On WiMAX, IMS and IPTV, three areas Zafirovski pledged investment in in February: WiMAX, IMS and IPTV were areas that, earlier in the year, we said we should put an incremental effort into (new investment) because we see growth and opportunity there and because we see an opportunity to be distinctive in them. We continue to believe those are important areas. For example, we tripled the investment we were making last year on WiMAX. We’re accelerating time to market on some of our own products. We’re getting a lot of good feedback from early customer trials. There’s a lot of energy and momentum building in WiMAX; we’re excited about that. Same thing with IMS. Part of the challenge for us is: We have a large installed base of TDM and now [voice-over-IP] customers--I think 500 or something like that--and an ability to therefore migrate that large base to IMS architectures.
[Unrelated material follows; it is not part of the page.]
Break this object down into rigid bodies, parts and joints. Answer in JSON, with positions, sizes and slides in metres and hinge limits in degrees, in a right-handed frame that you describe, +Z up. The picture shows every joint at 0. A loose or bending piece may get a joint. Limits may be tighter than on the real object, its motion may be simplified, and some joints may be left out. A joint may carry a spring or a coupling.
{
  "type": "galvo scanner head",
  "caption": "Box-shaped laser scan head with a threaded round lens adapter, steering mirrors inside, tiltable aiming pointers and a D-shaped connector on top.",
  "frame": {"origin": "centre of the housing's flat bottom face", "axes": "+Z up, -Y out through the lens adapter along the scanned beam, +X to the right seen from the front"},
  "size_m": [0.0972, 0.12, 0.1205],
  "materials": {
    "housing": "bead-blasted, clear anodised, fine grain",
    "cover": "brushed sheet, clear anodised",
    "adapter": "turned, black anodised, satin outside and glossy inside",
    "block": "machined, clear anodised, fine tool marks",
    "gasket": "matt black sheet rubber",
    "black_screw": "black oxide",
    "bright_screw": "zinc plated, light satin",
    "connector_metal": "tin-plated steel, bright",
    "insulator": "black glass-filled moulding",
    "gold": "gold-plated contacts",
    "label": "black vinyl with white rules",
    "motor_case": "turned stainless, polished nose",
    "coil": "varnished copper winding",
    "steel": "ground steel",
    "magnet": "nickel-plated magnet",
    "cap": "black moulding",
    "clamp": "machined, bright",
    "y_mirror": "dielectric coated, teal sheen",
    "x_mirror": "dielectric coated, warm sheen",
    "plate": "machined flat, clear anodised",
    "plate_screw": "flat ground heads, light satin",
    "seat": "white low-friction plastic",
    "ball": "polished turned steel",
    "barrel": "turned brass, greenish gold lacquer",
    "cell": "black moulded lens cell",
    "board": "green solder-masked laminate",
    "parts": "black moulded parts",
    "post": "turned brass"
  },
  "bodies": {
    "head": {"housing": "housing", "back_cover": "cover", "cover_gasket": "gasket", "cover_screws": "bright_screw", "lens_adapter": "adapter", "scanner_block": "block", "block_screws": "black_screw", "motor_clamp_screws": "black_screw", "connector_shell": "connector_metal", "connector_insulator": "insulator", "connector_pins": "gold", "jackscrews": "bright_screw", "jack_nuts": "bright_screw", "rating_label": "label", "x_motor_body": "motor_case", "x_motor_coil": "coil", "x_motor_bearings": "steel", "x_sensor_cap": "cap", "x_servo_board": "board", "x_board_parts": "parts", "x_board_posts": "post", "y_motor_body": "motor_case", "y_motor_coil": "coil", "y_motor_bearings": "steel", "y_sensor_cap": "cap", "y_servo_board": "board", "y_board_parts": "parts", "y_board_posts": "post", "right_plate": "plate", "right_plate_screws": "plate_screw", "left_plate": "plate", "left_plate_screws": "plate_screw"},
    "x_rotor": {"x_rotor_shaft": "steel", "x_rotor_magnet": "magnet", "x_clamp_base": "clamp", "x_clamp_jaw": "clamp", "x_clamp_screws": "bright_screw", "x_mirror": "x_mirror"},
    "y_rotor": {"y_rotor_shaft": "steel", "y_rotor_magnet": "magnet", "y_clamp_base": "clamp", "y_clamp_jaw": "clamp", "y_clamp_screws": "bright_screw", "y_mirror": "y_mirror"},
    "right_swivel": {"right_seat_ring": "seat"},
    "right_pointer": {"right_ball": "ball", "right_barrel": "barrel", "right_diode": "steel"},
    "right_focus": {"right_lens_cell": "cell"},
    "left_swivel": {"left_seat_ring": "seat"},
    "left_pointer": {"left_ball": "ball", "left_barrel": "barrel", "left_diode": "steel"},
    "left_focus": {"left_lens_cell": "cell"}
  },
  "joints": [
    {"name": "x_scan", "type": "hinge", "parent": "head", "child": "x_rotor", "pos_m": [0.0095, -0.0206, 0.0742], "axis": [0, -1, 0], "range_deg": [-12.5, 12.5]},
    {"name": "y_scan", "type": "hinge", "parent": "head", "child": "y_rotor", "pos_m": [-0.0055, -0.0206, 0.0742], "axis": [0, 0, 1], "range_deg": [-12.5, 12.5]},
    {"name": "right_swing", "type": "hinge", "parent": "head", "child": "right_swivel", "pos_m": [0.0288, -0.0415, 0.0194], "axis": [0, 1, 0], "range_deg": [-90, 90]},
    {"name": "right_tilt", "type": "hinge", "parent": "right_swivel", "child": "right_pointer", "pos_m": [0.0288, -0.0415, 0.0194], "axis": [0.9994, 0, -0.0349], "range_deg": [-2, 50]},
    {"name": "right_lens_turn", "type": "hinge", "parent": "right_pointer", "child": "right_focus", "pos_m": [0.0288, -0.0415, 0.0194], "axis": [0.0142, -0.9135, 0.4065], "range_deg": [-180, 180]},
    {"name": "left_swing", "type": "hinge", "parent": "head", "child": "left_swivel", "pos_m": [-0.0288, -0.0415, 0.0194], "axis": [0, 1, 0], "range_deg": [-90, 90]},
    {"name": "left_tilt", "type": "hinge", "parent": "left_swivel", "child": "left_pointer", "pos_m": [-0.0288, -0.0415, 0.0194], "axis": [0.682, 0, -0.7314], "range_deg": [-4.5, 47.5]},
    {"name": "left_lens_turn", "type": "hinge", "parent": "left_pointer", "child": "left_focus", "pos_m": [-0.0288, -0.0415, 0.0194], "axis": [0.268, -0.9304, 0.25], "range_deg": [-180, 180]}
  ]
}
Frankly, we haven’t done as good a job in the perception battle there as we perhaps could. I don’t think it’s as much a product gap as a perception gap. I think we will see more energy around telling a better story there. IPTV is an area where, particularly in North America and frankly around the world, a lot of investment is going. Going forward, I think you’ll see video in a range of areas, not just IPTV. We think video--as an application or as a dynamic--is going to fundamentally change a number of things, whether it’s mobile networks, devices, metro Ethernet infrastructure or back-office infrastructure. We see video as a huge wave of change. IPTV could get pigeonholed as, “Let’s put on-demand or broadcast content down a broadband wireline infrastructure.” That’s too narrow and constraining a definition of IPTV. If you said, “Let’s broaden it to video--either on-demand or otherwise--delivered through a range of access networks across a range of devices,” that’s a much more useful way to describe it. Those three areas--WiMAX, IMS and IPTV--fit in the broader context of what we want to do going forward. Those aren’t the three pillars of the company going forward. I’d characterize them as important new investment areas we launched earlier in the year that fit in the broader context of the strategic plan--a subset of the strategic plan.
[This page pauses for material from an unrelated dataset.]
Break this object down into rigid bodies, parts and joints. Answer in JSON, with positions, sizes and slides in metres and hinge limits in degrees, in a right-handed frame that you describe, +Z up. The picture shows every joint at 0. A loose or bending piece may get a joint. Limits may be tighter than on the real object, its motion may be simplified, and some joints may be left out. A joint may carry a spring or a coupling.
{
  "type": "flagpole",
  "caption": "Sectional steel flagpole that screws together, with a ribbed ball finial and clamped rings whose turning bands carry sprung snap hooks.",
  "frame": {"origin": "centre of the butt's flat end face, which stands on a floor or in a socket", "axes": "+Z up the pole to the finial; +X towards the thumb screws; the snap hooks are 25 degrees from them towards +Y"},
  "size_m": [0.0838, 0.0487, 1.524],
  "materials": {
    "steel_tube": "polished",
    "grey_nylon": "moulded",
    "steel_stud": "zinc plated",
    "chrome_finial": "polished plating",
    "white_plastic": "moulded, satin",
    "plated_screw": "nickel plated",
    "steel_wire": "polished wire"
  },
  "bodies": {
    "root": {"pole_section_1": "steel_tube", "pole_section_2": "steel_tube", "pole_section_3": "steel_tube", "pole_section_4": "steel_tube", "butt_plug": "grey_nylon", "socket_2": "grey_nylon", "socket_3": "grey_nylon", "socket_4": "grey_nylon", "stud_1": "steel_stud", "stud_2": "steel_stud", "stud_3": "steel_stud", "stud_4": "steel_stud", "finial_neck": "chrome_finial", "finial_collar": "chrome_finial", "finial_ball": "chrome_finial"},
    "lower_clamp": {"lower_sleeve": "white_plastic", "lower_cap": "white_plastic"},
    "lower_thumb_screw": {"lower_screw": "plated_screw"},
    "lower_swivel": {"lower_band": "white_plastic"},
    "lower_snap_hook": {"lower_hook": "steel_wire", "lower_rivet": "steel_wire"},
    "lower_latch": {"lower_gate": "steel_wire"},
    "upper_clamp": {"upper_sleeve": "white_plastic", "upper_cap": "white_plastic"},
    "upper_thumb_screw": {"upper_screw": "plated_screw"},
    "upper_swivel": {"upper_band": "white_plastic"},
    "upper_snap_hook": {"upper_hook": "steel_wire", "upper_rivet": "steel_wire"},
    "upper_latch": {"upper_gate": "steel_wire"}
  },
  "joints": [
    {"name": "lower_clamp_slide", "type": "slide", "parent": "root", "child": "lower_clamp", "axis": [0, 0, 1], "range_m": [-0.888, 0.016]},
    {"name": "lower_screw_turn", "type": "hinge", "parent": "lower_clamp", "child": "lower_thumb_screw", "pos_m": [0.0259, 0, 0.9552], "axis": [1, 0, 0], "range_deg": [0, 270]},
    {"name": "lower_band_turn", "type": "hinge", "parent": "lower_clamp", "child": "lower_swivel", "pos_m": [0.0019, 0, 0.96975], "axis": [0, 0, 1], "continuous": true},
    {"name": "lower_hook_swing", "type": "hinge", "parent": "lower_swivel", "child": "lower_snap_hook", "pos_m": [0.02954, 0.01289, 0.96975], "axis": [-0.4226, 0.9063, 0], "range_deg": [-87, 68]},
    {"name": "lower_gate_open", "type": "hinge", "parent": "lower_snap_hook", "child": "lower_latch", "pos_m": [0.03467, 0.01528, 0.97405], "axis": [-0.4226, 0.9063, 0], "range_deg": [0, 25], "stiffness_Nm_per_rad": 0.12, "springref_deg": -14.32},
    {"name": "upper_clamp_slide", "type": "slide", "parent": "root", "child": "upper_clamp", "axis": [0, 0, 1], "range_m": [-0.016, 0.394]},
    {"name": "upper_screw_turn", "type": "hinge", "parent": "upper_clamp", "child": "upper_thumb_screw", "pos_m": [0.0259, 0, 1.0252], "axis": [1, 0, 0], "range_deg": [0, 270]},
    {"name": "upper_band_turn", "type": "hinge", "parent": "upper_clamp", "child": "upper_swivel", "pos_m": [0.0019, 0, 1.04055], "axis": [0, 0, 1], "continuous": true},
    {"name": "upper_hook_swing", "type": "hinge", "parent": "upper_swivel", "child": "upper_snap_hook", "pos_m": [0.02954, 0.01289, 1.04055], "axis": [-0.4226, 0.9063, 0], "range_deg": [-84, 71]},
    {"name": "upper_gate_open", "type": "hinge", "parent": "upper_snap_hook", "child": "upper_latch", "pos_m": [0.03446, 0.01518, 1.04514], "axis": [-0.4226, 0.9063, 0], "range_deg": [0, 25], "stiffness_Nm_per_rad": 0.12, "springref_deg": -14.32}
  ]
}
On a first-quarter uptic in R&D spending on Nortel’s Packet Networks and Enterprise Solutions segments: I wouldn’t read too much into Q1 as a predictor of the future in terms of incremental opex for R&D. We did make some initial investments to get some of these programs out. The more telling answer will come as a result of what we do in Session Three, when we’re funding next-generation product development. Part of what we’ll stare at in Session Three is the funding requirements to deliver these multigenerational product plans. I don’t see a model of the world where we spend more in aggregate dollars than the $1.9 billion we do today. We believe there are opportunities to do what we do more effectively and efficiently. You’ll see more process improvement. How do you get more leverage in the development process, how do you get more cross-platform synergies, so we end up getting more bang for the buck? (It’s a trite phrase, I know.) And then [we’ll use] the proceeds we hope to free up from that to reinvest in other areas.
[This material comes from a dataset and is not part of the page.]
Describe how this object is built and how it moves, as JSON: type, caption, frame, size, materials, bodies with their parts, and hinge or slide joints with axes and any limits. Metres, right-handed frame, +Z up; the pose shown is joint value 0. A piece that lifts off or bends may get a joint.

On orthogonal frequency-division multiplexing (OFDM): I think everybody recognizes OFDM is going to become, for spectral efficiency reasons, a building block. The distinction we bring to the table is MIMO. The combination of those two delivers performance and cost benefits that we think is going to be pretty substantial relative to other solutions. We’re excited about that.

On accounting issues:
As of today [June 6, 2006], we’re finally current with our financials, which is a statement we’re happy to make. There are a number of material weaknesses in our financial controls. We identified five of them and laid out a plan to close those. Having said that, the perception lag is also there; we acknowledge that. The best way to address that is to do what we’re doing, which is: How do we transform the company, how do we get profitability and financial health back into the system to restore the franchise on all the expected fronts? Whether it’s on an M&A front or an investor front or an employee front, how do you restore a sense of confidence about the world going forward? The short answer is: You start making money. We haven’t made money since 1998. It’s not something we’re proud of. We’ve identified in this business transformation $1.5 billion in improvements and somewhere between 300 to 500 basis points per year in operating margin improvement. “Show me. Put it on the table.” We’re seeing now the very early signs of being able to do that. The proof will come in coming years and quarters. That’s the thing we can do the most to address the broader concern about [whether] all the troubles [are] really behind us.

On internal cultural challenges: Six weeks ago, we said, “Hey, this metro Ethernet thing looks really interesting. We’ve got the ability to add some incremental investment, to change the organization, get on the front foot, so to speak, and to lead with that.” We now have a guy who’s the president of a new organization called Metro Ethernet Networks. We’ve added a bunch of incremental investment. We’ve engaged a bunch of large customers. We didn’t spend six months debating it or analyzing it. We had a one-day session where we had a couple plans come together. We had a follow-up discussion. The next week, we decided to go do it. As one example of our ability to put in place a team, an important opportunity and some resources to exploit it, it gives me a lot of comfort that we can replicate that or scale that up to go after other things. We’re still a 34,000-person organization, so it doesn’t change overnight, but we’re not in this treacle of indecision and long, drawn-out periods of internal navel-gazing. There’s a sense of urgency. There’s a plan coming together. There’s a team committed to that plan. While culture takes time to change, folks look to these kinds of examples as tangible proof points that we are back on the march and restoring momentum to the place. I think that will have a catalytic effect as it spreads.

On the pace of change: From the external community, I get a lot of, “Why isn’t it happening faster? How come you can’t tell us or show us this now?” If you think about the turnaround we have under way and compare that to other major turnarounds--say Gerstner’s turnaround of IBM or maybe Jobs’ at Apple--I don’t have all the facts, so I say this more as a belief: It feels like we’re as far and as fast down the path as you can get. The results still need to turn up and change, so there’s still a fair number of skeptics out there. But in terms of the energy that’s going in to change it, I’ve used this phrase with my colleagues: Newton’s law of force equals mass times acceleration. There’s lots of force going into changing these things. But there’s an expectations gap in the timing. We’re putting in fundamental changes to how we run the company. We said it will take three to five years for that to show up in its full bloom, if you will. It’s more a question of the ability to demonstrate the change impact, pulling the lever today to cause the change versus seeing the change manifest itself in a set of numbers.